Palomino 1724, vol. 3, p. 343: “Señor, esta es la Theologia de la Pintura”; see also Palomino 1947, p. 922; Palomino 1987, p. 166; and Palomino 2018, p. 150.

13

Aterido Fernández 1994. On Giordano’s relationship to Francisco de Benavides, see Cerezo 1986.

14

No trace of the original equestrian portrait survives; however, this was not the only equestrian portrait that Giordano executed while in the service of Charles II. Regarding the lost equestrian portrait for the Hall of Mirrors, of particular interest is a pair of supposed boceti that Giordano made of equestrian portraits of Charles II and Maria Anna of Neuburg, currently in the Museo Nacional del Prado (MNP, P000197 and P000198, respectively). It is often thought that the boceto of the portrait of Charles II served as a preparatory study for the equestrian portrait for the Hall of Mirrors; others have suggested instead that it might have resembled still another equestrian portrait in the collection of the Prado (MNP, P002761). However, because of the lack of surviving documentation of the equestrian portrait for the Hall of Mirrors, it is difficult to evaluate either hypothesis.

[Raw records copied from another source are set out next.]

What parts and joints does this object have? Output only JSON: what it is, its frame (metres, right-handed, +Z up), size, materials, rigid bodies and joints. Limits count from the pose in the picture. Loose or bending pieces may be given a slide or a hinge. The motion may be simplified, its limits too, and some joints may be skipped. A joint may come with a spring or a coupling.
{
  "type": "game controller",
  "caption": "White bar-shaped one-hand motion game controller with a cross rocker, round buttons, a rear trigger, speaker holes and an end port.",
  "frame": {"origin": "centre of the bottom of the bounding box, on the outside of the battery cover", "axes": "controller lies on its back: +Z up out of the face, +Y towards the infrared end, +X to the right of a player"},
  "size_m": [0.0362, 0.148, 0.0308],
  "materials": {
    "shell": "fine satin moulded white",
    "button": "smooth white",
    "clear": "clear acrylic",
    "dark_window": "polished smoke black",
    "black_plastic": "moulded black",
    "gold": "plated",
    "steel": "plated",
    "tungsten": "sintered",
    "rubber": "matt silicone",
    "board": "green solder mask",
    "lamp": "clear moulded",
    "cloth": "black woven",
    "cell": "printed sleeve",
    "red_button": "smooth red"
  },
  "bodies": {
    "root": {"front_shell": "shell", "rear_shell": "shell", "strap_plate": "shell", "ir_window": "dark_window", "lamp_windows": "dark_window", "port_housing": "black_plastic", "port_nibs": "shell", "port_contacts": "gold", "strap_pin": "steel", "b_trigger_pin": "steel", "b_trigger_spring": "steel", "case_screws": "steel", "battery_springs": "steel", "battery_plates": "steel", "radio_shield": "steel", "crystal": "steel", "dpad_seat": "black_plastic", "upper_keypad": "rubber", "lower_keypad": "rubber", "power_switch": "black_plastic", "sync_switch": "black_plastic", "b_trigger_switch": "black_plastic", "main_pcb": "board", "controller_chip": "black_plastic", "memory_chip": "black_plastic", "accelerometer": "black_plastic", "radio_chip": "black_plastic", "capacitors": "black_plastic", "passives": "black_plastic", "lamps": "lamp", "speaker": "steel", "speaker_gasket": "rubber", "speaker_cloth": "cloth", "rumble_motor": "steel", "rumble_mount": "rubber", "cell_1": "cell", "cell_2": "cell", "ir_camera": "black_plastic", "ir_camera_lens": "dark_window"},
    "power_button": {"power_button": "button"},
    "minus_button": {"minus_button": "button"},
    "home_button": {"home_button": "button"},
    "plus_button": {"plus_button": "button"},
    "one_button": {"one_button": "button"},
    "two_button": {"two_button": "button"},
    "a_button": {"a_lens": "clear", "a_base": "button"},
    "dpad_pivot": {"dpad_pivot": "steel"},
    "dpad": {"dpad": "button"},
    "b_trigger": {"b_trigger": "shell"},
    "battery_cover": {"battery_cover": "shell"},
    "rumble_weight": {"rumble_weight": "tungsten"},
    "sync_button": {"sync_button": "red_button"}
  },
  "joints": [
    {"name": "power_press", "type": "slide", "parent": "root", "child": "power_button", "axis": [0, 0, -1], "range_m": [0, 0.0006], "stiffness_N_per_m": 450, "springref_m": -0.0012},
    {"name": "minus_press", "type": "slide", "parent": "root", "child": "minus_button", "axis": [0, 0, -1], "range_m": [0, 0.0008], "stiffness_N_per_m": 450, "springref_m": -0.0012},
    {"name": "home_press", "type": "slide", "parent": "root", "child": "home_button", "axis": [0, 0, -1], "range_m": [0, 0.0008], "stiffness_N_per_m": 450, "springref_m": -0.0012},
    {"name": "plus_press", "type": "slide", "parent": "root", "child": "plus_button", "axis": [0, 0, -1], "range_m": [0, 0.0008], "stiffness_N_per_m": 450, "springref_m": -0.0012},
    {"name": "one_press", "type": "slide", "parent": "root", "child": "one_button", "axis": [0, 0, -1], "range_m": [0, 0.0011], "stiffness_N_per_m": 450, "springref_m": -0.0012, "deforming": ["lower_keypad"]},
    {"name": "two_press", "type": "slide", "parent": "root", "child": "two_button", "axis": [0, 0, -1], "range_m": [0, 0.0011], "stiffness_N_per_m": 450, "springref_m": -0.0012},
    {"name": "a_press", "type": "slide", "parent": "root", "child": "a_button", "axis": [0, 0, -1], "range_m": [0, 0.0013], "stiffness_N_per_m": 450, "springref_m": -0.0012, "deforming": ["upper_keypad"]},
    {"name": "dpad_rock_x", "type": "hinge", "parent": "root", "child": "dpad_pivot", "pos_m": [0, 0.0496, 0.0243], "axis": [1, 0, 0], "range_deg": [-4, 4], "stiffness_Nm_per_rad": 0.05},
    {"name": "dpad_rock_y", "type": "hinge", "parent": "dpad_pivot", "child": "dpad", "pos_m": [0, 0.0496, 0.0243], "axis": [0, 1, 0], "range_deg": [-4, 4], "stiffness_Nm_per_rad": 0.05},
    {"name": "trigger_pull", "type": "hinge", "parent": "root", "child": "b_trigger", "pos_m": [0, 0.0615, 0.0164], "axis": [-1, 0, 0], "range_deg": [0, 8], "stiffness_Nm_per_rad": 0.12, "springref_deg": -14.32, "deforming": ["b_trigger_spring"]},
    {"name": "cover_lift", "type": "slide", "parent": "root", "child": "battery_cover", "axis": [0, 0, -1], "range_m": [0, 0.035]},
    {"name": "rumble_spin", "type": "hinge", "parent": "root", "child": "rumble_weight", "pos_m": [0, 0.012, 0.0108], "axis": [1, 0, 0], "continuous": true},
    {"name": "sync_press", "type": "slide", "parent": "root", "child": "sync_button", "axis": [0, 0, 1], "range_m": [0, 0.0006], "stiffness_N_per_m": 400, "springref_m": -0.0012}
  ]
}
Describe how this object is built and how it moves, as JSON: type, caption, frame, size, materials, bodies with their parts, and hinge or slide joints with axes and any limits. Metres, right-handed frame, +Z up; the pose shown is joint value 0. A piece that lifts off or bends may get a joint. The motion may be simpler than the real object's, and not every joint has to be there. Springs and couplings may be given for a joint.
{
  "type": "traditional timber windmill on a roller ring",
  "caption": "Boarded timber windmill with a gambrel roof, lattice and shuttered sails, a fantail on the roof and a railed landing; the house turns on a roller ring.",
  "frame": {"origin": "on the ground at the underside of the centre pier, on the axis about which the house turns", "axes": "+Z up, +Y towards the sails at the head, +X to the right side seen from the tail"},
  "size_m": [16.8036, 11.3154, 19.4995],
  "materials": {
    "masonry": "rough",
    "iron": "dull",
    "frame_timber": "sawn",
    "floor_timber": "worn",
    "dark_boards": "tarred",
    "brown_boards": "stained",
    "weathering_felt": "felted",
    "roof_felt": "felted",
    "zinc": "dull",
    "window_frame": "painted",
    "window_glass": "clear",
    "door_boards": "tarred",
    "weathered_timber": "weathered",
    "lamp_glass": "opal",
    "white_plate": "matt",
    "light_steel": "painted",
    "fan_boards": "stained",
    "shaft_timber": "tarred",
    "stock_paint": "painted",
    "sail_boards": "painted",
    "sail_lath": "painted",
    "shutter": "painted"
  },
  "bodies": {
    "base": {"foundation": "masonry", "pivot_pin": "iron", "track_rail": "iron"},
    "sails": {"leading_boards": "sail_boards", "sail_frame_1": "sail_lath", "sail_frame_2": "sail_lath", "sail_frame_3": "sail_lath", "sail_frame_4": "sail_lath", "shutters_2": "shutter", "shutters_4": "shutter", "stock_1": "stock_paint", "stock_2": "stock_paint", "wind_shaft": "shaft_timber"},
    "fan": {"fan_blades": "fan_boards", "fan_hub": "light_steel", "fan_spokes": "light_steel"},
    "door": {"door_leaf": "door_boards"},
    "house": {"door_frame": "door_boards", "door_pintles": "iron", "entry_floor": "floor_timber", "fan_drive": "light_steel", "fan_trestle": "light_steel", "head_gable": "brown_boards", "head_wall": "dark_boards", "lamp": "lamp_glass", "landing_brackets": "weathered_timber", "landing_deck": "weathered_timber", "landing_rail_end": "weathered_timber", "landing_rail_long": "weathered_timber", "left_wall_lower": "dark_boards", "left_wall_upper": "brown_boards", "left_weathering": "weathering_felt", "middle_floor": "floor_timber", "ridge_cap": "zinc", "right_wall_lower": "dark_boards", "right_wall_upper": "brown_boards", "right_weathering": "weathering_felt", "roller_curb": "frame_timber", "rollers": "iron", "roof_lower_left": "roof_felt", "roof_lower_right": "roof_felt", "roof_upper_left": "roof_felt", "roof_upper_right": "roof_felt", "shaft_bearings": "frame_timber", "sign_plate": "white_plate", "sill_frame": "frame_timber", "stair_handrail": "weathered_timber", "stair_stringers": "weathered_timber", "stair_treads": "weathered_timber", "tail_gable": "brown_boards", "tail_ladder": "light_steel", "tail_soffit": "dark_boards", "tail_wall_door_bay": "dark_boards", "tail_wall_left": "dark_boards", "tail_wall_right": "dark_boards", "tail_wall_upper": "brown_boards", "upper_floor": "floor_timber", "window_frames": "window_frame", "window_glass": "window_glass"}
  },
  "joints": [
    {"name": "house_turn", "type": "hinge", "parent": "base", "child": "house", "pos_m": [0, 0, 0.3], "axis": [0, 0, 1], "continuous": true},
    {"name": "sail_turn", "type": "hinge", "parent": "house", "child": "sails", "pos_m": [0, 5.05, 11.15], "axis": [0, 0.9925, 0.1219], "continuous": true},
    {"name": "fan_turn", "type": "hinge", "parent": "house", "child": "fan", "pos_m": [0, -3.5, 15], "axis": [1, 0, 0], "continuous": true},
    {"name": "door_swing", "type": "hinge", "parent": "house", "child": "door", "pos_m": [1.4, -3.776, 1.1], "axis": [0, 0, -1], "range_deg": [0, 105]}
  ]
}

On these paintings, see Ferrari and Scavizzi 2000, p. 335, no. A532, and the related Ferrari and Scavizzi 2003, p. 83, nos. A0229 and A0231; Pérez Sánchez 2002, pp. 195–99, cats. 43 and 44; Úbeda de los Cobos 2003, p. 77; Pérez Sánchez and Spinosa 2004, pp. 112–17, cats. 32 and 33; Hermoso Cuesta 2008, pp. 246–47; Pascual Chenel 2010, pp. 260–63 and 448–53, nos. PC56 and PC57; Úbeda de los Cobos 2017, pp. 158–65, cats. 26 and 27, and pp. 308–9, cat. 67; and Scavizzi 2017, pp. 225–27.

15

See Úbeda de los Cobos 2003, p. 77; and Úbeda de los Cobos 2008, p. 15.